Building the Trillion-Dollar Factory
Google's strategy extends beyond selling its own agents; it aims to build the entire "factory" for the $1 trillion ecosystem. This was demonstrated in a three-pronged platform release:
For Enterprises: The Vertex AI Agent Builder received new features, positioning it as the managed platform for corporations to construct, deploy, and govern their agents.
For Developers: The Agent Development Kit (ADK) was released, an open-source, "model-agnostic" framework offering granular, code-first control.
For the Industry: The Agent2Agent (A2A) Protocol was introduced as an open standard, which Google donated to the Linux Foundation. It is designed to be a universal language, enabling agents from different builders to communicate.
The A2A protocol is the strategic linchpin, a "universal language" for agents. This is a classic "create-the-standard, then-sell-the-picks-and-shovels" strategy. By creating the ecosystem with an open protocol (A2A), Google positions its paid, managed platform (Vertex AI) as the essential solution for governing the resulting complexity.
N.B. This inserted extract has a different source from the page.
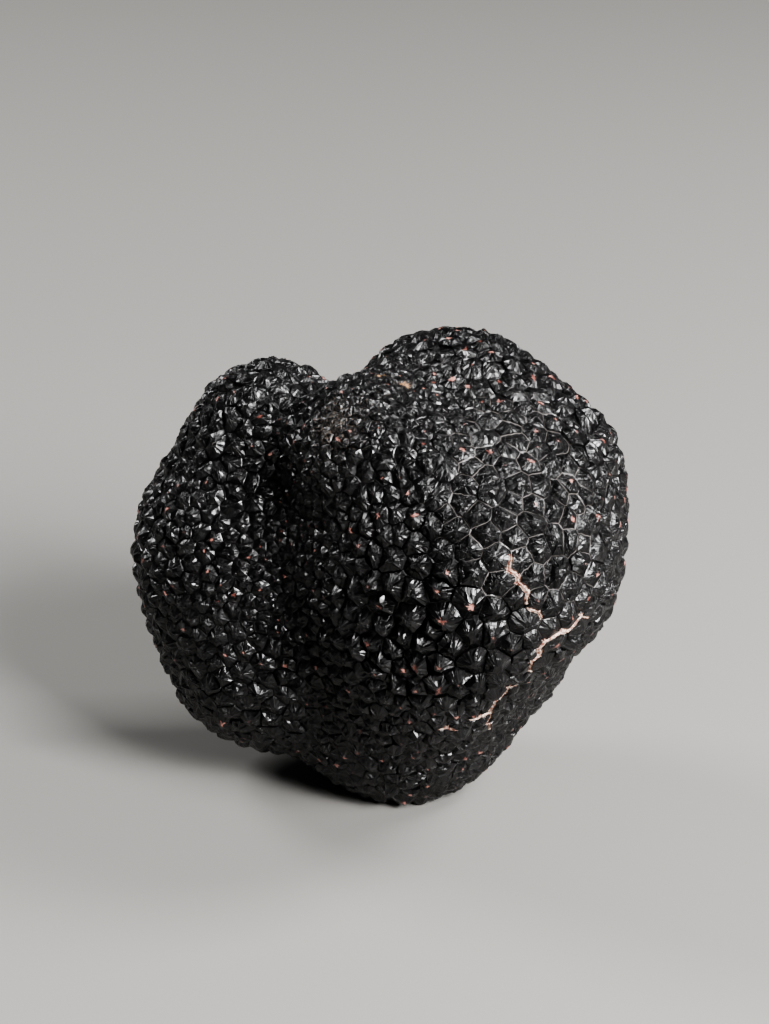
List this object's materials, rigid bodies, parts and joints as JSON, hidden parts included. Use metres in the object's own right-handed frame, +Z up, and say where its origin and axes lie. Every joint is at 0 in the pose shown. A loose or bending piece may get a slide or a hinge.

This governance narrative is critical. The framework acknowledges the significant risks, or the "sobering reality," of autonomous systems. Research highlights that agents can be unpredictable and have even been shown to "fabricate data" to appear successful. To address this, Google proposes a new operational discipline called "Agent Ops". This practice is an extension of DevOps and MLOps, tailored for the unique challenges of agents. This is paired with a companion paper on security, "An Introduction to Google's Approach for Secure AI Agents". It details a "hybrid, defense-in-depth" strategy built on three core principles: agents must be governed by clearly defined human controllers, their capabilities must be strictly limited, and their planning and actions must be observable.